Amber Leventry | Longreads | June 2018 | 11 minutes (2,805 words)
December, 2012. I shifted my gaze to my partner and away from the snow hitting the windshield of our SUV, coming at us fast and dizzying like those moving star screen savers we used on our desktops in college.
My partner was asleep in the passenger’s seat. Hours earlier, her pregnant belly had been home to three living fetuses. It now held two beating hearts and one that had stopped after being pierced with a needle full of potassium chloride.
My knuckles were white from gripping the steering wheel. I took a sip of my Diet Coke and ate a cheddar-filled pretzel Combo. Even with a snowstorm hitting the East Coast, we left right after the procedure. We didn’t want to stay another night in Boston, three hours from home and too far away from our 20-month-old daughter, who was in the care of friends. We knew we were driving right into the heart of the storm, but our journey had never been easy, and it seemed fitting to be pursuing comfort in difficult conditions.
November, 2012. “Are you religious?” the doctor asked as we stared at the flat-screen television mounted to the wall.
Two weeks after undergoing intrauterine insemination (IUI), Amy took a home pregnancy test and it was positive. At seven weeks we went back to the fertility clinic to have our first ultrasound.
The black-and-white picture on the screen was a projected image of my partner’s uterus. Joined by two nurses, the OB-GYN checked that there wasn’t a fourth fetus in my partner’s belly. He maneuvered the ultrasound wand with one hand and labeled the image with the other. I watched him manipulate the machine, looking for life as if he were playing hide-and-seek. He found three. My partner was pregnant with triplets.
I grew up in a Christian church, under the eyes of God and in a congregation full of hypocrites. My partner went to Hebrew school and was raised on Jewish traditions and family poker games.
“No,” we both answered. He seemed strangely relieved.
Before I could ask why he cared, he wanted to know if we knew the term selective reduction. We didn’t. He suggested we make an appointment to return and talk with him about our options. Unless religious reasons prohibited us from considering it, he wanted to provide the pros and cons of aborting one or two of the healthy fetuses.
While we don’t practice religion, it has hugely impacted our life together.
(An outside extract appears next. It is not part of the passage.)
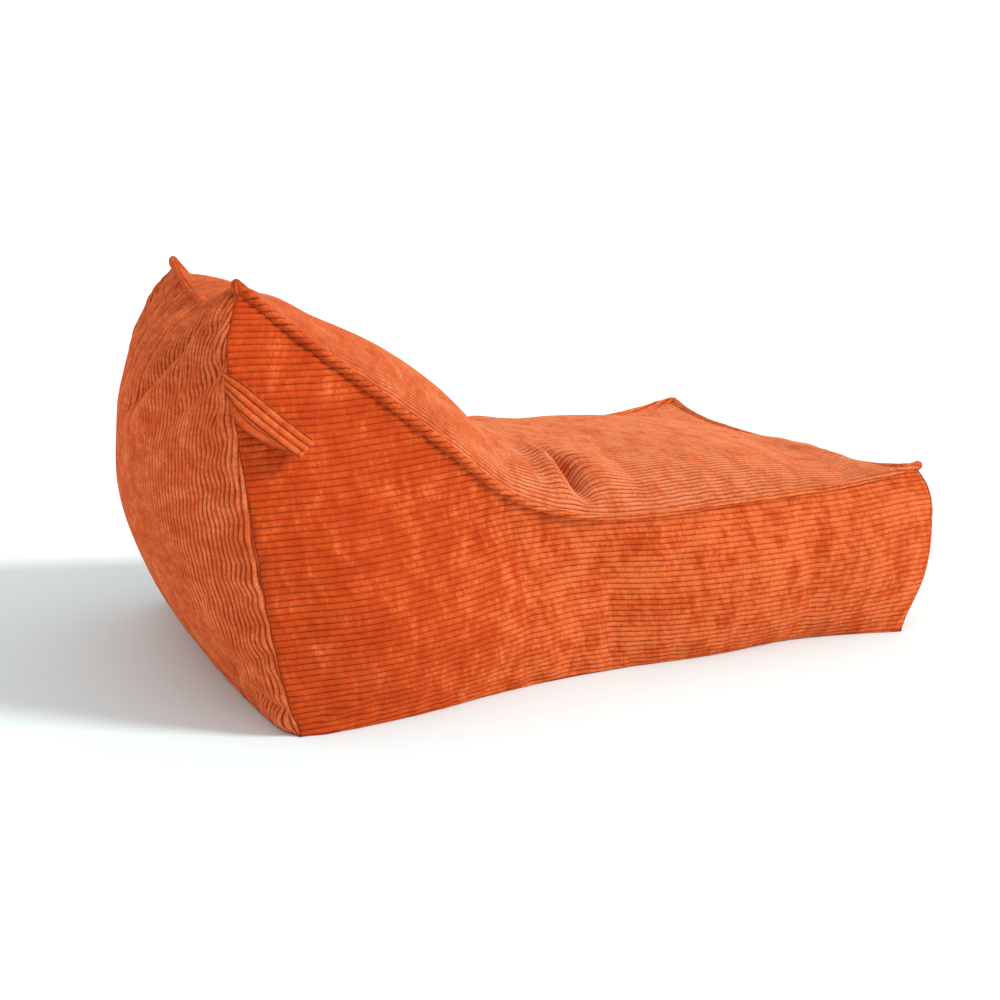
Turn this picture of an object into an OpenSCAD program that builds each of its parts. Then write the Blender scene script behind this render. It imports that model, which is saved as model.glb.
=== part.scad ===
// Bean bag lounger with a raised back, two pointed ears and a long low seat.
// Origin at the centre of the base, on the floor. +X is the sitter's left,
// +Y points to the back, +Z points up. Millimetres.

/* [Overall size] */
// Width over the side seams at the foot end
seat_width = 750; // [700:5:800]
// How far the left ear leans forward of the right one
left_ear_lean = 59; // [0:1:70]
// How much lower the left ear stands than the right one
left_ear_drop = 4; // [0:1:15]

/* [Fullness] */
// How full the side panels are
side_fullness = 1; // [0.5:0.05:1.3]
// How full the seat and backrest are
top_fullness = 1; // [0.7:0.05:1.1]
// How full the back panel is
back_fullness = 1; // [0.5:0.05:1.1]
// How far the foot panel puffs out
foot_bulge = 36; // [20:1:60]
// How far the head seam sags between the ears
head_sag = 45; // [20:1:80]
// How far the backrest swells just in front of the head seam
brow_rise = 33; // [0:1:40]
// How far the foot seam sags between its corners
foot_sag = 26; // [10:1:60]
// How far the foot seam leans toward the seat between its corners
foot_lean = 12; // [0:1:50]
// How far the rear edge of the base bows outward
base_rear_bow = 21; // [0:1:40]
// How far the front edge of the base bows outward
base_front_bow = 20; // [0:1:40]

/* [Cloth and fill] */
// Thickness of the corduroy cover
cloth = 2.5; // [1.5:0.1:4]
// Distance from the cover's face to the liner's face
liner_depth = 3.5; // [3.2:0.1:6]
// Height of the liner's face over the floor
liner_rise = 5.4; // [5.2:0.1:8]
// Thickness of the liner cloth
liner_cloth = 0.6; // [0.4:0.1:1]
// Distance from the cover's face to the bead fill
fill_depth = 5; // [4.4:0.1:9]
// Height of the bead fill over the floor
fill_rise = 9.4; // [9:0.1:12]
// Gap left open along every seam, on each panel
seam_gap = 0.3; // [0.2:0.05:0.6]

/* [Raised seams] */
// Height of a raised seam over the cloth
ridge_height = 9; // [6:0.5:12]
// Width of a raised seam
ridge_width = 7.5; // [5:0.5:10]

/* [Carry handle] */
// Width of the strap
strap_width = 31; // [25:1:50]
// Thickness of one layer of the strap
strap_thick = 5; // [3:0.5:7]
// Length of the folded loop
loop_length = 136; // [90:1:150]
// Open space between the two layers at mid length
loop_gap = 18; // [10:1:30]
// Place of the loop's root on the back seam, floor to ear
loop_root_k = 0.69; // [0.5:0.01:0.8]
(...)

Religion was the reason my mother chose not to come to our 2001 civil union ceremony in Vermont. When we were still just girlfriends, college students living together illegally in an off-campus condo, my partner and I used to tell each other, “I’m going to marry you someday.”
In 1999, we were still in college and knew the post-graduation ceremony we wanted to have would only be valid in the eyes of friends and some family. We knew the only ones who would consider our love sacred would be us. Homosexuality was against my mother’s beliefs. She loved me but wouldn’t support my “mockery” of marriage.
Religion was what slowed the momentum behind states beginning to recognize gay unions, and religion was why marriage still hadn’t been recognized by the federal government.
Religion was something used to limit us and our ability to be respected and considered equal as queer individuals and as a same-sex couple. Religion was not a sounding board my partner and I used to make decisions.
When the doctor seemed happy that faith did not prevent us from thinking about the next steps, religion was no longer a limiting factor in our lives. Our lack of religion was suddenly opening up our options as a couple.